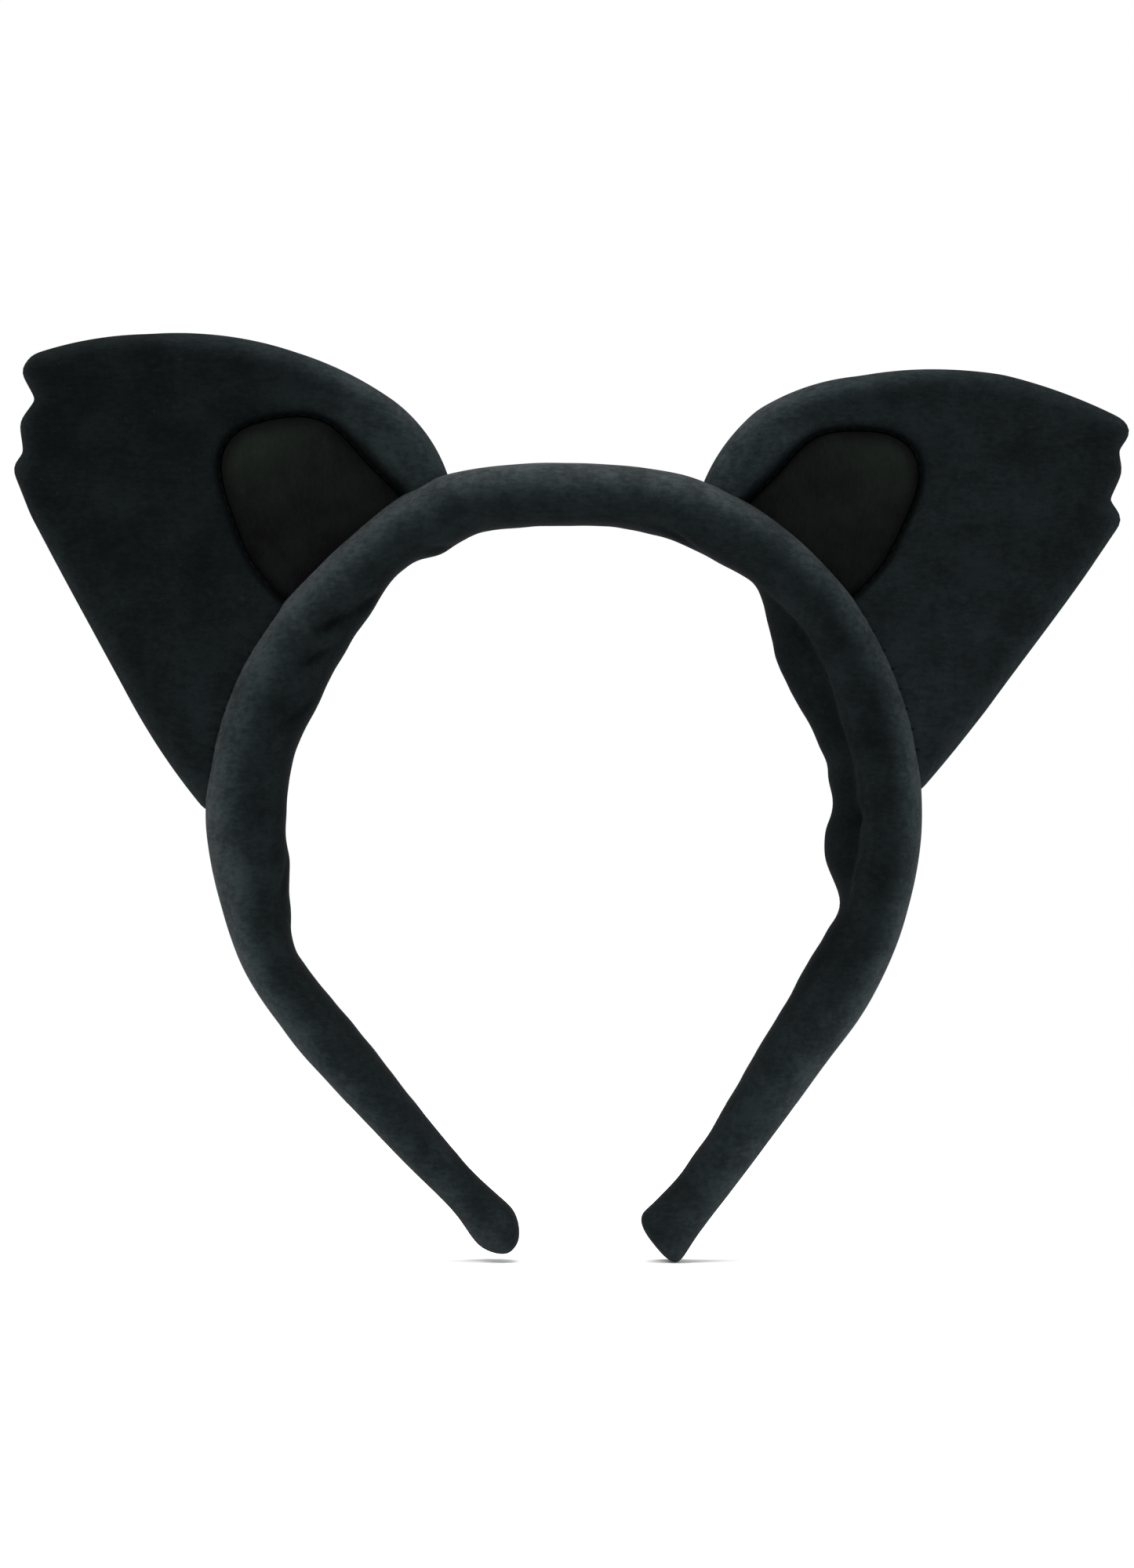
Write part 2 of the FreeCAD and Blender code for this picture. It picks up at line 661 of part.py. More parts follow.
def make_hoop(regions, envelope):
    """Sleeve, foam and core, each cut into crown, left and right."""
    cavity = make_layer("cavity", "Sizes.fabric", "Sizes.hem")
    bore = make_layer("sleeve_bore", "Sizes.fabric", "-1 * Sizes.hem")
    core = make_core()
    layers = {
        "sleeve": boolean("Part::Cut", "sleeve_whole", envelope, bore),
        "padding": boolean("Part::Cut", "padding_whole", cavity, core),
        "core": core,
    }
    return [
        boolean("Part::Common", f"{layer}_{stretch}", whole, region)
        for layer, whole in layers.items()
        for stretch, region in regions.items()
    ]


def check_objects():
    """Stop if anything in the document failed to recompute."""
    for item in doc.Objects:
        if "Invalid" in item.State or "Error" in item.State:
            raise RuntimeError(f"{item.Name} failed: {item.State}")


def export(parts):
    for item in parts:
        shape = item.Shape
        if shape.isNull() or not shape.isValid() or not shape.Solids:
            raise RuntimeError(f"{item.Label} has no valid solid")
        shape.exportStep(f"parts/{item.Label}.step")
        print(f"{item.Label}: {len(shape.Solids)} solids, {shape.Volume:.0f} mm3")


os.makedirs("parts", exist_ok=True)
doc = FreeCAD.newDocument("animal_ears_headband")
make_sheet(doc)
probe = doc.addObject("App::FeaturePython", "Probe")

hoop_envelope = make_layer("hoop_envelope", "0", "0")
pieces = make_hoop(make_regions(), hoop_envelope)
ear_cutter = make_ear_cutter(hoop_envelope)
for side_name, side_sign in SIDES:
    pieces += make_ear(side_name, side_sign, ear_cutter)
    pieces.append(make_tip_stitches(side_name, side_sign))
pieces.append(make_round_cap("left", -1, hoop_envelope))
pieces.append(make_folded_end("right", 1, hoop_envelope))
crown_start = -SEAM_STEP * (SEAM_STITCHES["crown"] - 1) / 2
pieces.append(make_seam_stitches("seam_stitches_crown", crown_start, SEAM_STITCHES["crown"], 1))
for side_name, side_sign in SIDES:
    first = side_sign * (size("flex_angle") + SEAM_STEP)
    pieces.append(
        make_seam_stitches(f"seam_stitches_{side_name}", first, SEAM_STITCHES[side_name], side_sign)
    )
doc.recompute()
check_objects()
export(pieces)
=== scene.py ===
"""Looks of the animal ears headband: a padded velour hoop with two large stuffed ears."""

import json
import math
from functools import partial

import bpy
from bpy.props import FloatProperty, FloatVectorProperty, PointerProperty
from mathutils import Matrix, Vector, geometry, kdtree, noise


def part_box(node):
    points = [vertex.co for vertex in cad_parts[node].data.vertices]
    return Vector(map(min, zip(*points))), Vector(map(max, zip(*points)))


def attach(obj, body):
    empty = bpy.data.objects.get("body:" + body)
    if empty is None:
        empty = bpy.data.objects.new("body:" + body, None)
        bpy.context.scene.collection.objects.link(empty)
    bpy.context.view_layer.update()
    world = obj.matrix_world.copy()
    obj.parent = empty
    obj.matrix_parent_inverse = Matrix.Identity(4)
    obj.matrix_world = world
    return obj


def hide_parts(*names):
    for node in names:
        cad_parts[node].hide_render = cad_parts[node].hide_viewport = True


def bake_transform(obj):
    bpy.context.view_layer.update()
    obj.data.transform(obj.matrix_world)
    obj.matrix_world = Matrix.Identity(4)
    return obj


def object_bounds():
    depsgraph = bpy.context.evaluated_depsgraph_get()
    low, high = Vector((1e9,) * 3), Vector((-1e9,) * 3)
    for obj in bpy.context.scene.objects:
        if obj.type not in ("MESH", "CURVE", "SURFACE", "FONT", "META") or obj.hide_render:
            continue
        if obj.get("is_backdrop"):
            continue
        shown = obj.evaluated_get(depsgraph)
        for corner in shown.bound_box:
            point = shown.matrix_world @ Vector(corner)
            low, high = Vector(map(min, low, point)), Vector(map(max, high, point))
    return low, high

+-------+

### Task to carry out
Go through the material above and output exactly the lines from the one containing "crown_start = -SEAM_STEP" through the one containing "zip(*points))), Vector(map(max, zip(*points)))".

### Reply
crown_start = -SEAM_STEP * (SEAM_STITCHES["crown"] - 1) / 2
pieces.append(make_seam_stitches("seam_stitches_crown", crown_start, SEAM_STITCHES["crown"], 1))
for side_name, side_sign in SIDES:
    first = side_sign * (size("flex_angle") + SEAM_STEP)
    pieces.append(
        make_seam_stitches(f"seam_stitches_{side_name}", first, SEAM_STITCHES[side_name], side_sign)
    )
doc.recompute()
check_objects()
export(pieces)
=== scene.py ===
"""Looks of the animal ears headband: a padded velour hoop with two large stuffed ears."""

import json
import math
from functools import partial

import bpy
from bpy.props import FloatProperty, FloatVectorProperty, PointerProperty
from mathutils import Matrix, Vector, geometry, kdtree, noise


def part_box(node):
    points = [vertex.co for vertex in cad_parts[node].data.vertices]
    return Vector(map(min, zip(*points))), Vector(map(max, zip(*points)))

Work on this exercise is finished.